Catalytic hydrodesulfurization has been used to improve the sulfur and nitrogen content and stability of the light cycle oils. The process is conducted in a separate refinery unit which removes sulfur and nitrogen compounds from the fraction. Although hydrodesulfurization is unlikely to be dispensed with because of the continuing emphasis on low sulfur products, the significant and costly hydrogen consumption involved is a major drawback. Moreover, hydrodesulfurization is not always successful in removing the heteroatoms when they are bound-up in the heavier aromatic molecules.
Recycling the untreated cycle oil fractions through the catalytic cracker has been proposed as a way to reduce the amount of LCO and convert the LCO to gasoline; however, it is persuasively disadvantageous to do this because the LCO will increase the coke make in the FCC, the quality of the LCO will be diminished and the amount of heavy cycle oil and gas will increase.
Alkylating the aromatic components of a light cycle oil with the olefins contained in the light cycle oil over liquid phase hydrofluoric acid to produce a lubricating oil is described in U.S. Pat. No. 3,574,720. Other homogenous alkylation catalysts are also described as useful in the alkylation process: they include sulfuric acid and boron triflouride. The disadvantages of this LCO treating technique include the handling difficulties and safety hazards associated with using the described homogenous catalysts. Refinery usage of these materials should be limited because of the dangers associated with use. Replacements for the harmful substances with less offensive materials are greatly needed.
A further disadvantage of the process described in U.S. Pat. No. 3,574,720 is that although it teaches converting the light cycle oils to more useful products, there is no disclosure that the unconverted light cycle oil fraction is improved by the process. Although there is a decreasing need for light cycle oils, they are still economically valuable refinery products particularly when upgraded.
A still further disadvantage of using the homogenous catalysts in the alkylation reaction is that they require downstream separation from the product. This extra process increases the refiners' operating costs.
Clearly, there is a need for cost-effective technology which can upgrade the light cycle oils. There is also a need for cost-effective techniques which can convert the light cycle oils to more valuable hydrocarbon stocks while at the same time improving the unconverted light cycle oil fraction.

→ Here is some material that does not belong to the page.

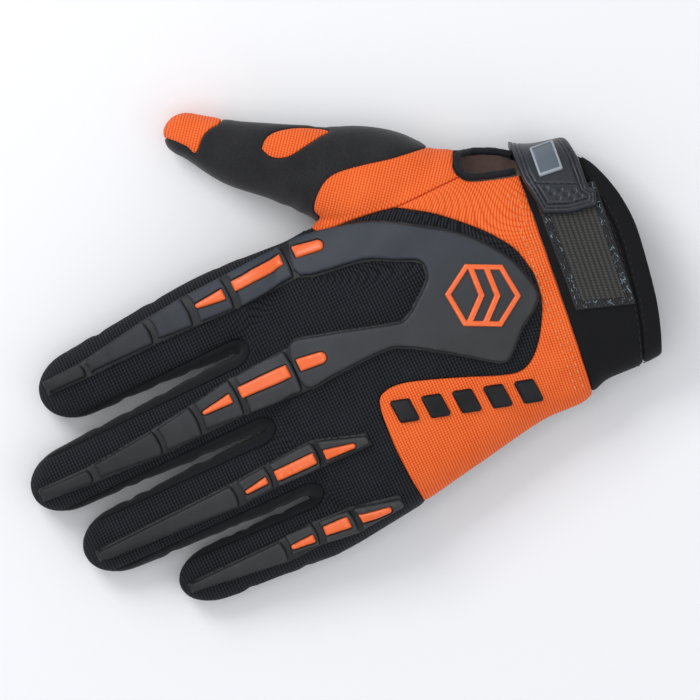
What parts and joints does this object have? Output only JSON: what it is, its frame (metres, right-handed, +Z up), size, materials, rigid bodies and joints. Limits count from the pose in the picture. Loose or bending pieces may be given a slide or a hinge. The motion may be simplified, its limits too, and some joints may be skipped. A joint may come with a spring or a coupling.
{
  "type": "motocross glove",
  "caption": "Left-hand full-finger motocross glove in black and orange cloth, with moulded rubber armour on the back, a suede palm and a strap across the open wrist.",
  "frame": {"origin": "middle of the bounding box's bottom, on the surface that the glove lies on", "axes": "+Y towards the fingertips, +X towards the thumb, +Z up out of the back of the hand"},
  "size_m": [0.17, 0.2362, 0.0406],
  "materials": {
    "rib_knit": "ribbed stretch knit, black",
    "finger_knit": "smooth stretch knit, black",
    "suede": "synthetic suede, black",
    "orange_knit": "ribbed stretch knit, orange",
    "neoprene": "neoprene with a smooth jersey face, black",
    "binding": "folded binding tape, black",
    "loop_fastener": "loop fastener tape, dark grey",
    "armour": "moulded rubber, satin dark grey",
    "inlay": "moulded rubber, orange",
    "side_bar": "moulded rubber, glossy black",
    "strap_plate": "printed plate, silver grey"
  },
  "bodies": {
    "root": {"back_panel": "rib_knit", "strip_index_middle": "finger_knit", "strip_middle_ring": "finger_knit", "strip_ring_little": "finger_knit", "palm_panel": "suede", "wrist_panel": "orange_knit", "thumb_gusset": "orange_knit", "thumb_shell": "suede", "thumb_tip": "orange_knit", "thumb_patch": "orange_knit", "cuff": "neoprene", "cuff_hem": "neoprene", "slot_binding": "binding", "loop_patch": "loop_fastener", "wrist_strap": "armour", "strap_plate": "strap_plate", "armour_hand": "armour", "armour_ring": "armour", "armour_little": "armour", "emblem": "inlay", "bar_index_1": "inlay", "bar_index_2": "inlay", "bar_index_3": "inlay", "bar_middle_1": "inlay", "bar_middle_2": "inlay", "bar_middle_3": "inlay", "bar_ring_1": "inlay", "bar_ring_2": "inlay", "bar_ring_3": "inlay", "bar_little_1": "inlay", "bar_little_2": "inlay", "bar_little_3": "inlay", "side_bar_1": "side_bar", "side_bar_2": "side_bar", "side_bar_3": "side_bar", "side_bar_4": "side_bar", "side_bar_5": "side_bar"}
  },
  "joints": []
}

This invention discloses a method of treating light cycle oils with crystalline metallosilicate catalysts to produce improved liquid hydrocarbon products; namely, improved alkylated aromatic functional fluids and improved light cycle oils in which the heteroatoms and aromatics content is reduced. The invention provides a cost effective alternative to traditional hydrogen-consuming light cycle oil upgrading processes. Alternatively, the refiner can integrate the instant light cycle oil upgrading process with the known downstream light cycle oil conversion processes such as hydrotreating and hydrocracking to improve the cost-effectiveness and efficiency of the entire light cycle oil upgrading process.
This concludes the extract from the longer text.